T1s are expensive, and there’s line of site between HQ and the mountain, so a 100 Mbps microwave link was added. This looks just like a 100 meg Ethernet connection between the two switches. But instead of using a VLAN this time, the two involved switchports were turned into layer 3 ports and they were configured on a /30.

interface g1/3
no switchport
ip address 10.5.1.1 255.255.255.252

Since this is live radio, even in the middle of the night, cutting over to the new microwave link had to be done with minimal downtime. No problem. Just change the static route on the HQ switch, and change the default route on the Remote switch.

! HQ Switch -
ip route 10.30.200.0 255.255.255.0 10.5.1.2
no ip route 10.30.200.0 255.255.255.0 10.1.200.254

! Remote Switch -
ip route 0.0.0.0 0.0.0.0 10.5.1.1
no ip route 0.0.0.0 0.0.0.0 10.1.200.1

Wow! That was great! No dropped packets from the audio devices when that change was made! It’s almost too perfect… Well, it was. When I looked at the traffic on the T1, it should have dropped to almost nothing, but that audio traffic was still going. WTH?!

So I did a couple of packet captures and noticed something interesting. The audio was sure enough going over the T1, but other traffic from elsewhere in the network (like network monitoring traffic) was going over the microwave. Huh?!

This is where I really start to feel an elephant with my eyes closed. Maybe there’s something about these audio packets I don’t understand? It there something about the Routing Information Base I don’t understand? Cisco Express Forwarding?

Before I went too far down the rabbit hole, the lead audio engineer suggested rebooting the audio appliance at HQ. There would be some dead air, but now it’s 1am, and there’s just not many people listening to the radio.
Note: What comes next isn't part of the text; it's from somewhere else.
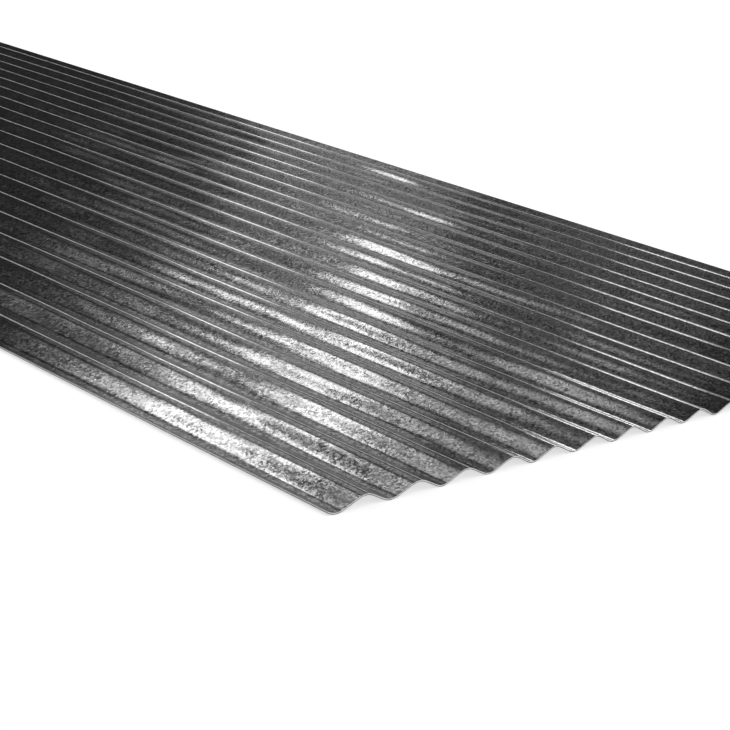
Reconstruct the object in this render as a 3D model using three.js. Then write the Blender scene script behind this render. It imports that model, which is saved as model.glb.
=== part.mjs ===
// Corrugated sheet: one roll-formed piece of galvanised steel, lying level on its valleys.
// Its waves run along +Y, +X crosses them, +Z is up, and the origin is on the floor under its middle.
import * as THREE from "three";

// Driving dimensions, in millimetres.
const PITCH = 31.75; // from crest to crest, 1-1/4 in
const RISE = 5; // from valley to crest on one face
const THICKNESS = 0.7; // 24 gauge steel with its zinc
const BEND_RADIUS = 10; // of every crest and valley, at mid thickness
const LENGTH = 1219.2; // cut length along the waves, 4 ft
const CREST_COUNT = 19; // between the first valley and the last
const DOWN_EDGE_FLANK = 1.2; // straight strip past the first valley's bend, which turns the low edge up
const UP_EDGE_FLANK = 7.8; // straight strip past the last valley's bend, which ends just under crest height

// An odd number of flats makes each bend, so that a level one lies along every crest and valley.
const FLATS_PER_BEND = 9;

// Neighbouring bends share each flank as their common inner tangent.
const HALF_PITCH = PITCH / 2;
const CENTRES_DROP = 2 * BEND_RADIUS - RISE; // from a valley's bend centre down to a crest's
const CENTRES_APART = Math.hypot(HALF_PITCH, CENTRES_DROP);
const FLANK_LENGTH = Math.sqrt(CENTRES_APART ** 2 - (2 * BEND_RADIUS) ** 2);
const FLANK_ANGLE = Math.atan2(2 * BEND_RADIUS, FLANK_LENGTH) - Math.atan2(CENTRES_DROP, HALF_PITCH);

// The valleys' level flats lie on the floor.
const OUTER_RADIUS = BEND_RADIUS + THICKNESS / 2;
const VALLEY_CENTRE_Z = OUTER_RADIUS * Math.cos(FLANK_ANGLE / FLATS_PER_BEND);
const CREST_CENTRE_Z = VALLEY_CENTRE_Z - CENTRES_DROP;

// Bends are numbered along +X: the even ones are valleys and the odd ones crests.
const LAST_BEND = 2 * CREST_COUNT;

// One face of one bend, from left to right. The face lies faceOffset above mid thickness.
function bendPoints(bend, faceOffset) {
  const crest = bend % 2 === 1;
  const radius = crest ? BEND_RADIUS + faceOffset : BEND_RADIUS - faceOffset;
  const centreZ = crest ? CREST_CENTRE_Z : VALLEY_CENTRE_Z;
  const middle = crest ? Math.PI / 2 : -Math.PI / 2;
  const turn = crest ? FLANK_ANGLE : -FLANK_ANGLE;
  const arc = new THREE.EllipseCurve(
    bend * HALF_PITCH, centreZ, radius, radius, middle + turn, middle - turn, crest,
  );
  return arc.getPoints(FLATS_PER_BEND);
}

// One face of the whole section, from the down edge to the up edge, with its two edge strips.
function facePoints(faceOffset) {
  const bends = [];
  for (let bend = 0; bend <= LAST_BEND; bend += 1) {
    bends.push(...bendPoints(bend, faceOffset));
  }
  const alongFlank = new THREE.Vector2(Math.cos(FLANK_ANGLE), Math.sin(FLANK_ANGLE));
  const upEdge = bends.at(-1).clone().addScaledVector(alongFlank, UP_EDGE_FLANK);
  const awayFromFlank = new THREE.Vector2(-alongFlank.x, alongFlank.y);
  const downEdge = bends[0].clone().addScaledVector(awayFromFlank, DOWN_EDGE_FLANK);
  return [downEdge, ...bends, upEdge];
}

// The section drawn flat, with its height along the shape's y.
function sheetSection() {
  const top = facePoints(THICKNESS / 2);
  const underside = facePoints(-THICKNESS / 2);
  return new THREE.Shape([...top, ...underside.reverse()]);
}

const galvanised = new THREE.MeshStandardMaterial({ color: 0x85888a, roughness: 0.38, metalness: 1 });

// The section is extruded along the shape's z, then turned so that its height points up.
function corrugatedSheet() {
  const geometry = new THREE.ExtrudeGeometry(sheetSection(), { depth: LENGTH, bevelEnabled: false });
  geometry.computeBoundingBox();
  const { min, max } = geometry.boundingBox;
  const sheet = new THREE.Mesh(geometry, galvanised);
  sheet.name = "corrugated_sheet";
  sheet.rotation.x = Math.PI / 2;
  sheet.position.set(-(min.x + max.x) / 2, LENGTH / 2, 0);
  return sheet;
}

const part = new THREE.Group();
part.add(corrugatedSheet());

export default part;
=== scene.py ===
import math

import bpy
from mathutils import Matrix, Vector


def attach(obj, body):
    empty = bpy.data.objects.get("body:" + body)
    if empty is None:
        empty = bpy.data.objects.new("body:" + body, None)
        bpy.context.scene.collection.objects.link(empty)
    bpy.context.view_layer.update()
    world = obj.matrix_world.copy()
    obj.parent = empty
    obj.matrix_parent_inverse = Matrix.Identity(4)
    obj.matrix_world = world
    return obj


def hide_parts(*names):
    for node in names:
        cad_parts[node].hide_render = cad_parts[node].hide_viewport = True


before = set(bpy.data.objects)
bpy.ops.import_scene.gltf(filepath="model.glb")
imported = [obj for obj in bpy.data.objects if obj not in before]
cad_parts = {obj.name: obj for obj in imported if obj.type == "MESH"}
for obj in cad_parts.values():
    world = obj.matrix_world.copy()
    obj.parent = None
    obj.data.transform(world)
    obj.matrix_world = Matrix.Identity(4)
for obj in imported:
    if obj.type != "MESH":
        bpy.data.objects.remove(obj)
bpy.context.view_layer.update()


# Corrugated sheet: one length of thin steel, dipped in zinc and then rolled into even round waves.
# It lies loose on the floor on its valleys. One long edge turns up past the first valley, and the
# other climbs the side of a last wave and stops just short of its crest.
PITCH = 0.03175
RISE = 0.005
THICKNESS = 0.0007
BEND_RADIUS = 0.010  # at mid thickness
LENGTH = 1.2192
CREST_COUNT = 19
DOWN_EDGE_FLANK = 0.0012
UP_EDGE_FLANK = 0.0078

# How finely the bends, the flanks between them, the edge past the last one and the length are divided.
STEPS_PER_BEND = 8
STEPS_PER_FLANK = 4
STEPS_UP_EDGE = 2
STEPS_ALONG = 100

# The flanks aren't quite flat: they bow this far each way as they ease into the bends.
FLANK_EASE = 0.00004

# The rolls leave the waves slightly uneven. Each wave loses a share of its rise and drifts sideways,
# and both change over these distances across and along the sheet. The drift fades out at the long
# edges, so that the sheet keeps its width.
RISE_LOSS_LEAST = 0.008
RISE_LOSS_MOST = 0.1
RISE_LOSS_ACROSS = 0.035
RISE_LOSS_ALONG = 0.16
RISE_LOSS_SEED = 3.0
DRIFT = 0.004
DRIFT_ACROSS = 0.025
DRIFT_ALONG = 0.14
DRIFT_SEED = 11.0
DRIFT_FADE = 0.05
ROLLER_DETAIL = 2.0

# Points this near are welded, and corners past this many degrees stay sharp.
WELD_DISTANCE = 1e-6
SHARP_DEGREES = 40

# What the sheet's Geometry Nodes are given: name, kind of socket and value.
WAVE_INPUTS = (
    ("Pitch", "Float", PITCH),
    ("Rise", "Float", RISE),
    ("Thickness", "Float", THICKNESS),
    ("Bend Radius", "Float", BEND_RADIUS),
    ("Length", "Float", LENGTH),
    ("Crests", "Int", CREST_COUNT),
    ("Down Edge Flank", "Float", DOWN_EDGE_FLANK),
    ("Up Edge Flank", "Float", UP_EDGE_FLANK),
    ("Flank Ease", "Float", FLANK_EASE),
    ("Steps per Bend", "Int", STEPS_PER_BEND),
    ("Steps per Flank", "Int", STEPS_PER_FLANK),
    ("Steps up Edge", "Int", STEPS_UP_EDGE),
    ("Steps Along", "Int", STEPS_ALONG),
    ("Rise Loss Least", "Float", RISE_LOSS_LEAST),
    ("Rise Loss Most", "Float", RISE_LOSS_MOST),
    ("Drift", "Float", DRIFT),
)


def feed(tree, socket, value):
    """Links one socket to another, or sets it to a plain value."""
    if isinstance(value, bpy.types.NodeSocket):
        tree.links.new(value, socket)
    else:
        socket.default_value = value


def number_node(tree, operation, *values):
    """Adds one Math node fed by sockets or plain numbers, and returns its result."""
    node = tree.nodes.new("ShaderNodeMath")
    node.operation = operation
    for socket, value in zip(node.inputs, values):
        feed(tree, socket, value)
    return node.outputs[0]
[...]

So we reboot the box, and now audio is going over the microwave! Yes! It works! I can go home now!

But the next morning, I was still confused. It worked, but WHY did rebooting the audio appliance help? The good people at Reddit told me why. ICMP Redirect.

Consider this diagram:

Host 1 is on the same subnet as Router 1 and Router 2. So it wants to talk to Host 2. Realizing Host 2’s IP address is on a different subnet, it sends packets to its gateway (Router 1). Router 1 has a route to Host 2’s network, and that route is through Router 2.

Router 1 realizes this is sub-optimal. Why should Host 1 send packets to Router 1, just so Router 1 can send those packets right back out the same interface, over to Router 2? So Router 1 sends an ICMP Redirect message to Host 1. It says, hey, instead of sending your packets destined for Host 2 to me, just send them directly to Router 2.

It’s up to whoever wrote the TCP/IP stack for Host 1’s operating system to implement ICMP Redirects. But ideally, Host 1 gets that message, and all future packets are wrapped in a frame that has Router 2’s MAC address as the destination – not Router 1. Eventually Host 1 should kind of check back in, but again, it’s up to whoever wrote the TCP/IP stack to honor that.

I had never run into this before, because I’ve rarely worked on a network that has hosts on the same subnet as multiple routers. It’s just not very good network design.

Back to the real world.
When I turned up the microwave link, I now expected the audio traffic to change paths because I changed the static routes. But the HQ audio appliance had been told by the HQ Switch, via ICMP Redirect, to send frames directly to Remote Switch’s MAC address on the 10.1.200.0/24 subnet. And since this was a continuous stream of audio traffic, who knows how long it might have been before it got any kind of updated instruction from HQ Switch. 5 minutes? 5 hours? Never?

When we rebooted the audio appliance, all was well because HQ Switch never felt the need to send another ICMP Redirect, since the routing table was set to take another path.

Could I have fixed this without rebooting the appliance? I’m not really sure.
Doing a shut / no shut on the switchport it was connected to would have been a good start.
I could have disabled ICMP Redirect on the SVI with this command:

HQSwitch(config)#interface vlan 200
HQSwitch(config-if)#no ip redirects

Well, at this point, that’s kind of closing the barn door after the cow has escaped.

Probably best to just avoid network designs like this in the future, and remember that ICMP Redirect exists.

In the end, this was a classic case of missing a piece of information, the network not acting the way I expected it to, and questioning everything I ever knew.